Laporan Wartawan Tribunnews, Mario Christian Suamampow
TRIBUNNEWS.COM, JAKARTA - Ketua Badan Pengawas Pemilu (Bawaslu) RI Rahmat Bagja membenarkan soal lemahnya pengawasan yang pihakanya lakukan terhadap sosialisasi yang dilakukan oleh bakal calon presiden Pemilu 2024, terkhususnya dalam wilayah di rumah ibadah.
Hal ini, kata Bagja, lantaran tempat ibadah dalam Peraturan Komisi Pemilihan Umum (PKPU) masih agak sulit didefinisikan.
"Dari zamannya pak Anies, Pak Ganjar, ada Pak Prabowo.

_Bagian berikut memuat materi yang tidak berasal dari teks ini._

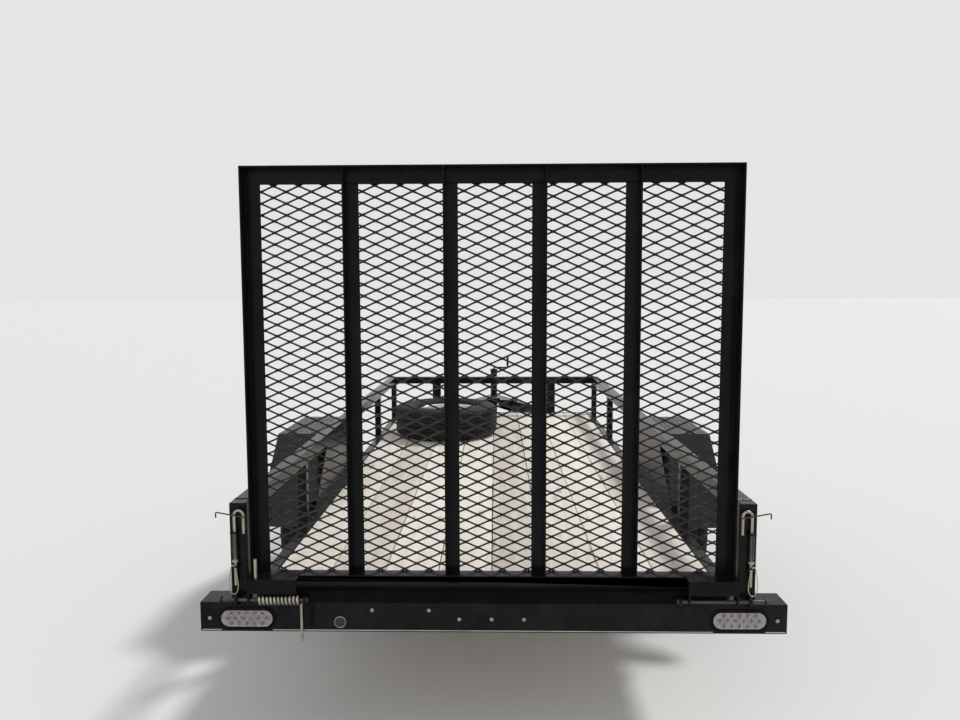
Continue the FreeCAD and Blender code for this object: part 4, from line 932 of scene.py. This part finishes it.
weld = {
    "radius": 0.0034, "ripple": 0.0007, "pitch": 0.0045, "sunk": 0.0004,
    "postInner": 0.7747, "postBack": 0.0076, "postWide": 0.0508,
    "barTop": 0.4895, "railLow": 0.7575, "railTop": 0.8083,
    "stakes": (0.767, 2.794, 3.6195), "stakeWide": 0.0381, "sill": (0.436, 0.5215),
    "frontPost": 0.452, "frontHalf": 0.03175, "frontLevel": 0.5223,
    "uprights": (-0.431, -0.124, 0.149, 0.436), "uprightHalf": 0.022, "legOut": 0.02225,
    "legSpan": (0.5743, 0.536), "gateLevels": (0.5377, 1.8001), "gateFace": 0.0538,
}


def weldBead(x, y, z):
    # a tube whose radius rises and falls like laid weld pools, sunk into the joint; x, y and z each hold one
    # value for both ends or one for each
    start, end = np.stack(np.broadcast_arrays(x, y, z), -1)
    far = np.linalg.norm(end - start)
    t = np.linspace(0, 1, max(int(far / weld["pitch"]) * 4, 12))
    ripple = weld["ripple"] * np.abs(np.sin(np.pi * t * far / weld["pitch"]))
    radius = (weld["radius"] + ripple - weld["sunk"]) * np.clip(12 * np.minimum(t, 1 - t) + 0.3, 0, 1)
    side = toZ if abs(end[2] - start[2]) < 0.5 * far else toX
    return tubeAlong(start + t[:, None] * (end - start), side, radius, 8)


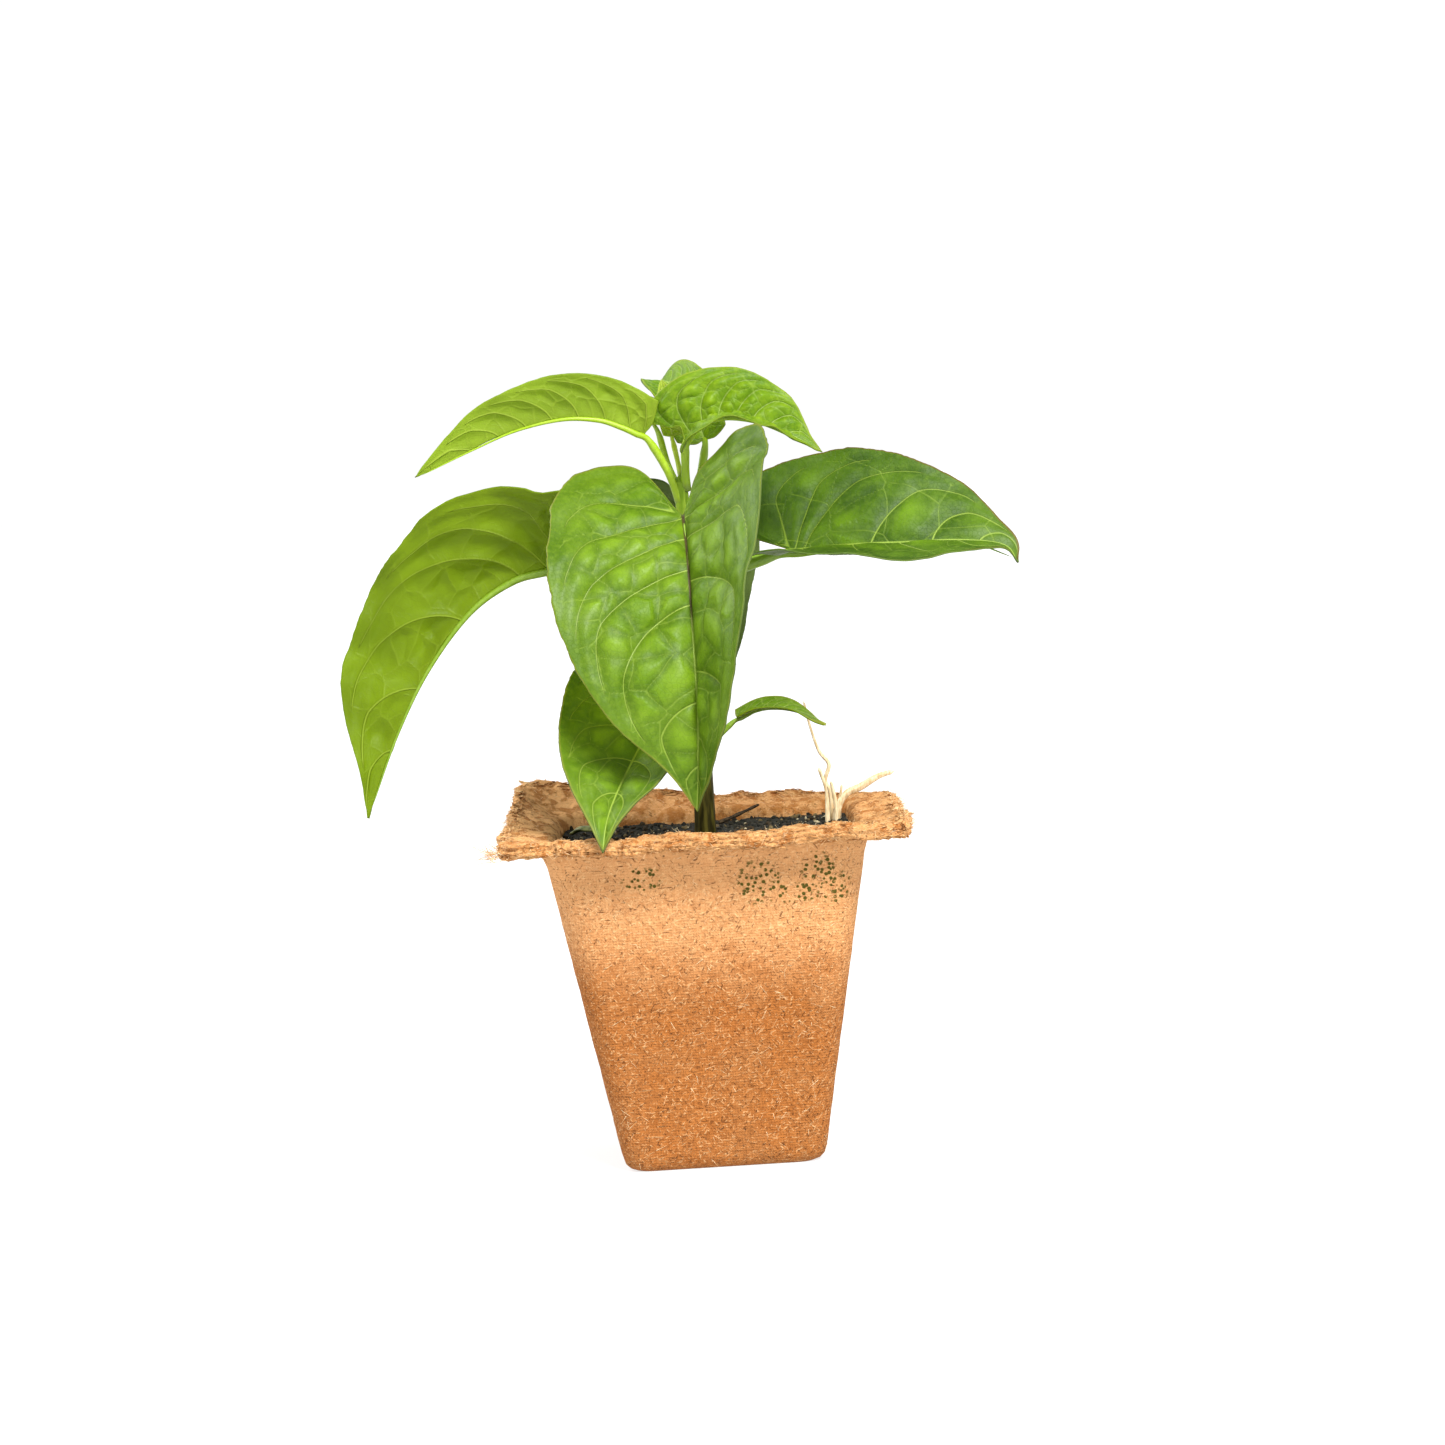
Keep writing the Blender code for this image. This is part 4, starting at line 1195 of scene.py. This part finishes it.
def scatterStrands(name, strandsList):
    # strandsList holds (start, heading, length, radius, bend)
    made, coords, shape = copies(name, newMesh("strand", tubeRings(3, 6)), len(strandsList))
    share = shape[:, 2] + 0.5
    for k, (start, heading, length, radius, bend) in enumerate(strandsList):
        heading = np.asarray(heading) / np.linalg.norm(heading)
        side = np.cross(heading, (0.31, 0.2, 0.93))
        side /= np.linalg.norm(side)
        other = np.cross(heading, side)
        spine = np.asarray(start) + heading * (share * length)[:, None]
        spine = spine + (np.asarray(bend) * length) * (share**2)[:, None]
        thin = radius * np.interp(share, [0, 0.7, 1], [1, 0.8, 0.25])
        coords[k] = spine + (side * shape[:, :1] + other * shape[:, 1:2]) * thin[:, None]
    setCoords(made.data, coords.reshape(-1, 3))
    return made


def potSurface(shell):
    # points and normals of the shell's faces, to lay strands on
    mesh = shell.data
    centres = np.empty(len(mesh.polygons) * 3)
    normals = np.empty(len(mesh.polygons) * 3)
    mesh.polygons.foreach_get("center", centres)
    mesh.polygons.foreach_get("normal", normals)
    return centres.reshape(-1, 3), normals.reshape(-1, 3)


def makeEdgeStrands(draw, centres):
    half = np.maximum(np.abs(centres[:, 0]), np.abs(centres[:, 1]))
    edge = np.flatnonzero((half > (rim - 2) * mm) & (centres[:, 2] > pot["height"] - 9 * mm))
    found = []
    for _ in range(strands["edge"]):
        k = edge[draw.randrange(len(edge))]
        away = centres[k] * (1, 1, 0)
        away = away / np.linalg.norm(away)
        heading = away * draw.uniform(0.1, 0.8)
        heading = heading + np.array([draw.gauss(0, 0.7), draw.gauss(0, 0.7), draw.gauss(0, 0.25)])
        bend = [draw.gauss(0, 0.35), draw.gauss(0, 0.35), draw.gauss(-0.1, 0.3)]
        long = draw.uniform(0.6, 2.0) * mm * (1 + 0.8 * (draw.random() > 0.95))
        found.append((centres[k] - away * 0.3 * mm, heading, long, draw.uniform(0.025, 0.07) * mm, bend))
    corner = np.array([-rim - 2, 3.5 - rim, pot["height"] / mm - 2.5]) * mm
    for _ in range(strands["tuft"]):
        start = corner + np.array([draw.uniform(0, 4), draw.uniform(-2, 3), draw.uniform(-1, 1.2)]) * mm
        heading = np.array([-1.0, -0.2 + draw.gauss(0, 0.3), 0.35 + draw.gauss(0, 0.3)])
        long, thick = draw.uniform(1.5, 4.5) * mm, draw.uniform(0.04, 0.11) * mm
        found.append((start, heading, long, thick, [draw.gauss(0, 0.3), 0, draw.gauss(0.1, 0.3)]))
    return scatterStrands("edgeFibres", found)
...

Tidak boleh kemudian melakukan sosialisasi di tempat ibadah," kata Bagja saat ditemui awak media di hotel kawasan Jakarta Selatan, Senin (29/5/2023).
"Tempat ibadah, tempat pendidikan, SMA negeri misalnya, agak sulit memang ketika diundang ke pesantren, karena biasanya rumah kiainya di lingkungan pesantren, ini yang jadi persoalan kita di lapangan," tambahnya.
Sejauh ini Bawaslu masih terus melakukan pemantauan sosialisasi dengan turut terjun langsung ke lapangan bersama bakal calon presiden.
"Ya kami harus ikut, pasti ada yang ikut Panwascam, dan PPL ke dalam sosialisasi itu. Kami ingatkan, ngasih rambu-rambu. Kami jelaskan kami bukan melarang, kami mengimbau agar tidak terjadi pelanggaran di masa sosialisasi," ujarnya.
Baca juga: Sekjen PDIP: Elektabilitas Ganjar Tinggi Meski Baru Diumumkan Jadi Bacapres
"Bukan lemah, memang aturannya agak lemah dan juga misalnya dengan masa kampanye 75 hari dibanding tujuh bulan, maka ini kebanting," Bagja menambahkan.
Larangan kampanye di tempat ibadah diatur dalam Pasal 280 ayat 1 huruf h Undang-undang Nomor 7 Tahun 2017.
Aturan itu menyebutkan, pelaksana, peserta, dan tim kampanye pemilu dilarang menggunakan fasilitas pemerintah, tempat ibadah, dan tempat pendidikan.
Pihak yang melanggar aturan tersebut bisa dikenai Pasal 521 UU Pemilu, pidana penjara paling lama 2 (dua) tahun dan denda paling banyak 24 juta rupiah.